Somebody (me, I guess) ought to write an essay about how jazz has come to be used as a cultural signifier in films, TV shows, and ads, an infallible indicator of upper-middle-class hipness. That’s part of the reason why a pathbreaking musical statement has become so ubiquitous–but not the biggest part. Kind of Blue, lest we forget, was always popular. It was a hit in 1959, too. Why? Because for all its undeniable radicalism, Kind of Blue is also accessible and memorable. You don’t have to know what modal improvisation is to revel in its spare, lucid textures. You don’t even have to know who Miles, Trane, Cannonball, and Bill Evans were. Yes, they’re doing astounding things–but they don’t hit you over the head with their innovations, or try to tie your ears in knots. The results are simple, beautiful, and new, and the last of these is not the first.
I’m not saying that all good new art has to be simple, or that I only like simple art. Nor am I saying that all great art is destined in time to be swallowed up and spit out by Madison Avenue. But as I grow older, I find myself increasingly suspicious of the long-term viability of self-consciously “difficult” art. This is part of what I mean when I say that the first responsibility of art is to give pleasure. Of course it is our reciprocal responsibility to be open to the new. What seems strange now may soon come to seem beautiful–but I very much doubt that a lifetime’s puzzling over Finnegans Wake will cause it to seem anything other than pointlessly complex. There’s a reason why the greatest artists dissolve into simplicity as they grow older.
I wrote a piece about “fourth-period art” for the New York Times a couple of years ago. I wasn’t pleased with the results, so I left it out of the Teachout Reader, but I did like this part:
Yet once in a while the miracle happens, and an artist not only survives middle age, but also remains creatively vital. “Father Time is not always a hard parent,” Charles Dickens wrote in “Barnaby Rudge,” “and, though he tarries for none of his children, often lays his hand lightly on those who have used him well.” To see such folk in the flesh is to be delighted and puzzled in equal measure. I heard the alto saxophonist Benny Carter at Iridium four years ago; he was then 89, but he played like a man of 60, and I could scarcely believe my ears.
Such apparent freedom from the devastation of old age seems to come less easily to those artists who work with words. “To write tolerably over the age of 65 is exceptional,” Kenneth Clark rightly notes.
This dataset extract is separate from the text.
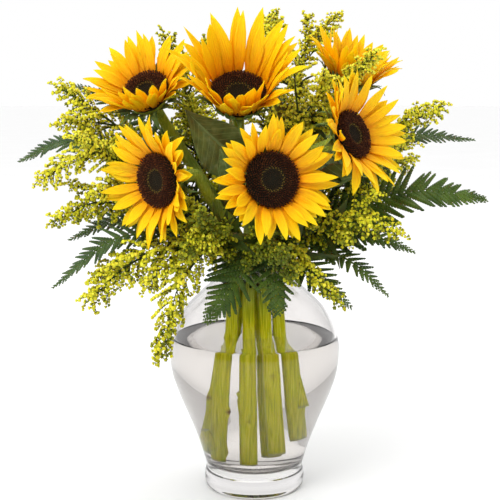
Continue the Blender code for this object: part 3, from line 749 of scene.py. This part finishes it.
def make_leaf(name, leaf, number):
    """One leaf: a toothed, quilted and ruffled blade on a stalk that runs on as its rib."""
    dice = random.Random(400 + number)
    stem = sunflower_line(SUNFLOWERS[leaf["stem"]])
    rise = Vector((0, 0, leaf.get("rise", 0) * MM))
    start = min(stem, key=lambda p: abs(p.z - leaf["height"] * MM)) + rise
    ahead = Vector(leaf["tip"]) * MM + rise - start
    long, half = ahead.length, leaf["width"] * MM / 2
    across = ahead.cross(Vector(leaf["face"])).normalized()
    normal = across.cross(ahead).normalized()
    sag, wave, roll = dice.uniform(0.02, 0.10), dice.uniform(0, 6), dice.uniform(0.25, 0.55)

    def rib(share):
        return start + ahead * share + normal * long * (0.35 * share * (1 - share) - sag * share ** 4)

    def form(along, aside):
        share = STALK_SHARE + (1 - STALK_SHARE) * along
        wide = half * between(LEAF_HALF, along)
        edge = abs(aside)
        tooth = TOOTH * edge ** 6 * math.sin(along * 2 * LEAF_TEETH * math.pi) * min(1, 12 * (1 - along))
        vein = (along + VEIN_SLANT * edge) * LEAF_VEINS
        quilt = QUILT * abs(math.sin(math.pi * vein)) * 4 * edge * (1.05 - edge)
        ruffle = RUFFLE * edge * edge * math.sin(13 * along + wave + (2 if aside > 0 else 0))
        lift = wide * (roll * edge ** 1.5 - 0.04) + quilt + ruffle * min(1, wide / half * 1.2)
        backwards = -0.10 * long * edge ** 2 * max(0.0, 1 - along * 6)
        return rib(share) + ahead * (backwards / long) + across * (wide + tooth) * aside + normal * lift

    shape, veins, sides = new_shape("vein", "across")
    for corner, along, aside in blade(shape, 2 * LEAF_TEETH, 14, form):
        corner[veins] = (along + VEIN_SLANT * abs(aside)) * LEAF_VEINS
        corner[sides] = aside
    thicken(shape, LEAF_T)
    steps = range(RIB_STEPS + 1)
    path = [rib(0.98 * i / RIB_STEPS) - normal * RIB_IN * MM * min(1, i / 3) for i in steps]
    rings = sweep(shape, path, [(1.9 - 1.55 * i / RIB_STEPS) * MM for i in steps], 8)
    for ring in rings:
        for corner in ring:
            corner[veins] = LEAF_VEINS * 4
    bmesh.ops.recalc_face_normals(shape, faces=shape.faces)
    put(shape, f"leaf_blade_{name}", leaf_green, "sunflower_leaf", f"leaf_{name}")


def leaf_colour(w):
    """Mottled green, with paler side veins and rib."""
    green = w.speckle(120.0, 4.0).ramp((0.3, (0.055, 0.090, 0.016)), (0.55, (0.10, 0.150, 0.032)),
                                       (0.75, (0.18, 0.24, 0.070)))
    vein = w.read("vein").through("PINGPONG", 0.5).through("LESS_THAN", 0.045) * 0.55
    rib = w.read("across").through("ABSOLUTE").spread(0.09, 0.02) * 0.8
    return vein.through("MAXIMUM", rib).blend(green, (0.25, 0.32, 0.11, 1))


leaf_green = finish_of(
    "leaf_green", {"Subsurface Weight": 0.15, "Subsurface Scale": 0.002, "Sheen Weight": 0.1,
                   "Specular IOR Level": 0.35},
    {"Base Color": leaf_colour, "Roughness": lambda w: w.speckle(60.0) * 0.25 + 0.42},
    bump=lambda w: w.speckle(500.0, 4.0), depth=0.45)
for number, (name, leaf) in enumerate(LEAVES.items()):
    make_leaf(name, leaf, number)

# ---- Foliage stems ------------------------------------------------------------------------------
# The thin stems of the goldenrod and fern pass the neck in a ring round the sunflower stems. This is
# the way of each one: its foot, the neck, the lip, and then its own path.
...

That is when painters and orchestral conductors are just getting their second wind. As he embarked on his 19th novel, “The Fisher King,” the 76-year-old Anthony Powell ruminated in his journal on the special problems facing the older novelist: “The sluggish imagination of old age makes giving of reality to characters difficult. The story must be seen from the point of view of a writer’s own age group, later life being on the whole thin in action of the kind to give point to novels.”
This makes sense, and it helps explain why most of the masterpieces of old age have been non-verbal. The best fourth-period art floats free of action and character. Instead, it is about essences, which are notoriously difficult to convey in words, though the Japanese painter Hokusai came close. “All that I have produced before the age of 70,” he wrote at 75, “is not worth taking into account. At 73, I learned a little about the real structure of nature, of animals, plants, trees, birds, fishes and insects. In consequence, when I am 80, I shall have made still more progress. At 90, I shall penetrate the mystery of things; at 100, I shall certainly have reached a marvelous stage; and when I am 110, everything I do, be it a dot or a line, will be alive.”
Miles Davis and his colleagues were young men when they recorded Kind of Blue, but the muse visited them that day and brought with her the gift of essential simplicity, causing every note and rest they played to pulse with life. That’s why we listen to them a half-century later–and why, if I live another half-century, I expect to be listening to them still.